The other industries, though, can still be attractive to private equity firms — if the price is right.

“It seems like companies that are pricing themselves appropriately are getting deals done,” Kinslow said. “I think private equity [investors] are the ones who are willing to go after something, even if there’s some warts on it, in hopes of turning it around and taking it to the next level.”

That dynamic, experts said, has kept the value of first-quarter deals lower than in the past. (Most transactions listed in Bloomberg’s data did not disclose a value.)

Also, company executives are still dealing with residual uncertainty over federal budget talks, which experts said could be another reason for the sluggish M&A market.

In the second half of 2012, uncertainty about the potential for sequestration froze much of the mergers and acquisitions market, impeding deal-making across the majority of sectors. Though the fog hovering over the fiscal cliff has started to lift, it hasn’t cleared.

“[Lawmakers] said there’s going to be sequestration, but it hasn’t yet run down to the actual program level,” Davis said. “So if you’re a government contractor, the agency that you deal with is just finding out or hasn’t yet found out how it will affect them. … So in the first quarter there was still significant uncertainty.

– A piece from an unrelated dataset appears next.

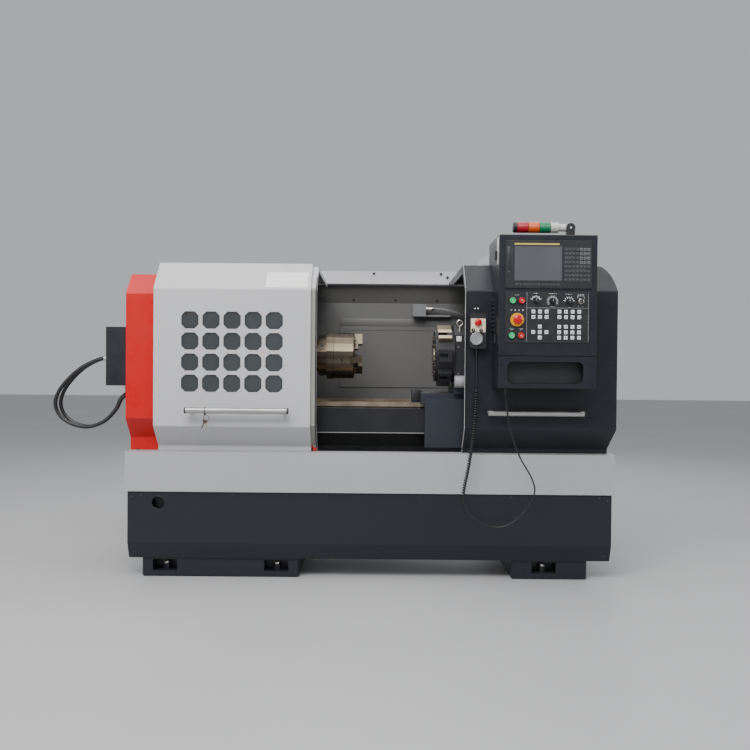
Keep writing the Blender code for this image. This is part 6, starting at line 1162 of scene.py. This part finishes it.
def dress_pendant():
    """Cream label, selector knobs, the wheel's scale, and the cord's ribbed boot."""
    left, low, face = PENDANT_LEFT, PENDANT_LOW, PENDANT_FACE_Y
    shape = Shape("pendant_details", "right_door", cream, black, panel_text, dark, rubber)
    label = rounded((left + 0.004, low + 0.0765), (left + 0.073, low + 0.141), 0.004, 4)
    shape.prism("Y", face - 0.0005, face + 0.0004, label, 0)
    top = face - 0.0096
    for x, z in ((left + 0.015, low + 0.086), (left + 0.052, low + 0.0855)):
        shape.turned("Y", face, (x, z), (
            (-0.0005, 0.0094), (-0.0030, 0.0090), (-0.0092, 0.0078), (-0.0104, 0.0064), (-0.0104, 0.0),
        ), 1, 24)
        shape.block((x - 0.0013, top - 0.0030, z - 0.0070), (x + 0.0013, top, z + 0.0070), 1, 0.0004)
        shape.block((x - 0.0005, top - 0.0034, z + 0.0010), (x + 0.0005, top - 0.0026, z + 0.0066), 2)
        for angle in steps(-60, 30, 5):
            shape.tick(face - 0.0005, (x, z), angle, 0.0108, 0.0134, 0.0010, 3)
    shape.dashes(face - 0.0005, left + 0.0345, low + 0.0835, 0.0065, 0.0026, 3)
    wheel = (left + 0.031, low + 0.046)
    shape.hoop(face, wheel, 0.0298, 0.0335, 1, 0.0010)
    for angle in steps(0, 36, 10):
        shape.tick(face - 0.0010, wheel, angle, 0.0302, 0.0332, 0.0007, 2, 0.0001)
    for x in (left + 0.0075, left + 0.0695):
        shape.pan_screw("Y", face, (x, low + 0.0075), 0.0026, -1, 3, 1)
    profile = [(low + 0.001, 0.0105)]
    for i, z in enumerate(steps(low - 0.001, -0.0044, 5)):
        outer = 0.0102 - i * 0.0008
        profile += [(z, outer), (z - 0.0022, outer - 0.0002)]
        profile += [(z - 0.0026, outer - 0.0012), (z - 0.0040, outer - 0.0012)]
    foot = PENDANT[0][2]
    profile += [(foot - 0.0005, 0.0058), (foot - 0.010, 0.0046), (foot - 0.010, 0.0036)]
    shape.turned("Z", 0.0, CORD_BOOT, profile, 4, 24)
    shape.done()
    face = PENDANT_FACE_Y - 0.0126
    shape = Shape("pendant_wheel_details", "pendant_wheel", aluminium, black, panel_text)
    profile = ((0.0026, 0.0), (0.0022, 0.0060), (0.0024, 0.0205), (0.0030, 0.0207))
    shape.turned("Y", face, wheel, profile, 0, 40)
    for spot in circle(wheel, 0.0288, 40):
        shape.turned("Y", face, spot, ((0.0016, 0.0), (0.0020, 0.0011), (0.0110, 0.0011)), 0, 8)
    shape.done()
    shape = Shape("pendant_stop_head", "pendant_stop", red_lit)
    shape.turned("Y", PENDANT_FACE_Y - 0.016, (left + 0.037, low + 0.122), (
        (0.0086, 0.0164), (0.0040, 0.0164), (0.0014, 0.0140), (-0.0003, 0.0070), (-0.0005, 0.0),
    ), 0, 40)
    shape.done()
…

Buyers were saying, ‘Hey, if we wait a couple of months, we’ll have a better idea on the impact of sequestration. We’ll have a lot more clarity.’”

Optimism ahead

In 2012, the second quarter was the slowest of the year, with 45 deals completed. Transaction advisers said they’re optimistic that won’t be the case this year.

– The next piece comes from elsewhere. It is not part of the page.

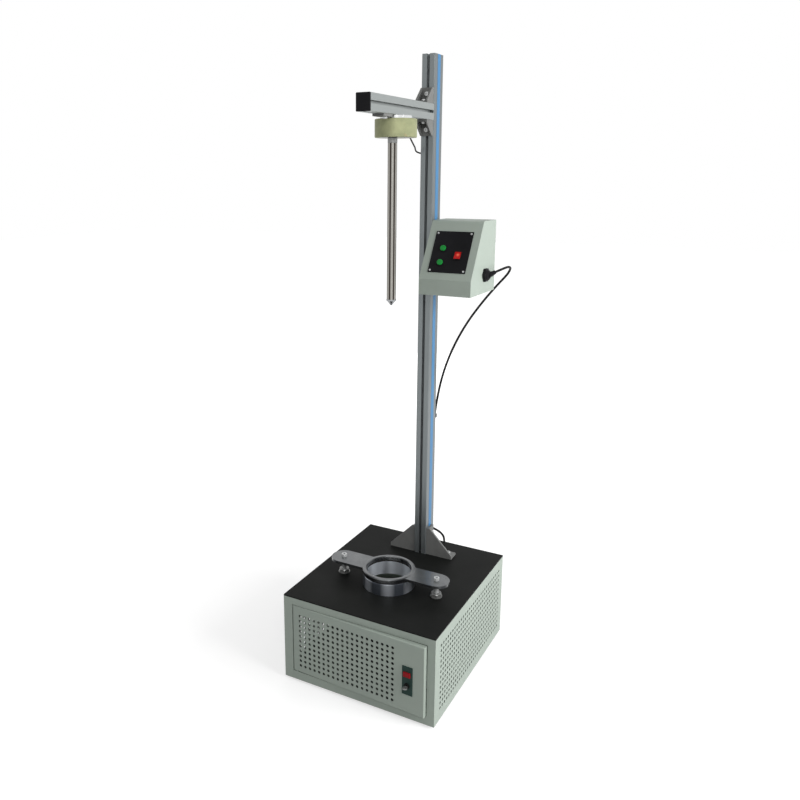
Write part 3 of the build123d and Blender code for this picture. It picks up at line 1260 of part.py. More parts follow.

“I guess I’m hoping that Q1 will be the worst quarter of the year and that we slowly build,” Kinslow said. “I think in the latter half of the year, as investors get more visibility into long-term projections, that will ease up some of their hesitation to dive in.”

January and February were relatively slow periods for Kinslow’s advisory practice, but he said business picked up in March and has continued at a healthy level this month.

Maryland data don’t necessarily follow the same distribution curve: 54 percent of deals closed in January. Experts said those transactions might have been the stragglers from 2012 that didn’t quite make the cutoff — and without them, the first quarter would have looked even bleaker.

The M&A market is typically more robust during the latter half of the year, but that pattern was even more pronounced in 2012, fueled by the anticipated tax hike and executives’ uncertainty over how else federal budget talks would affect their business.

It’s also encouraging, several experts said, that Maryland companies acted as the acquirer, rather than the seller, in the majority of deals.

“In general, you want companies buying,” Kinslow said. “If they’re selling, there’s always the risk that they would close their headquarters and move out. From a state’s perspective, it’s better to have companies that are buying because that means they’re growing and potentially bringing jobs into the state. In a healthy market, you’re always going to have some of both, but essentially, you want growth.”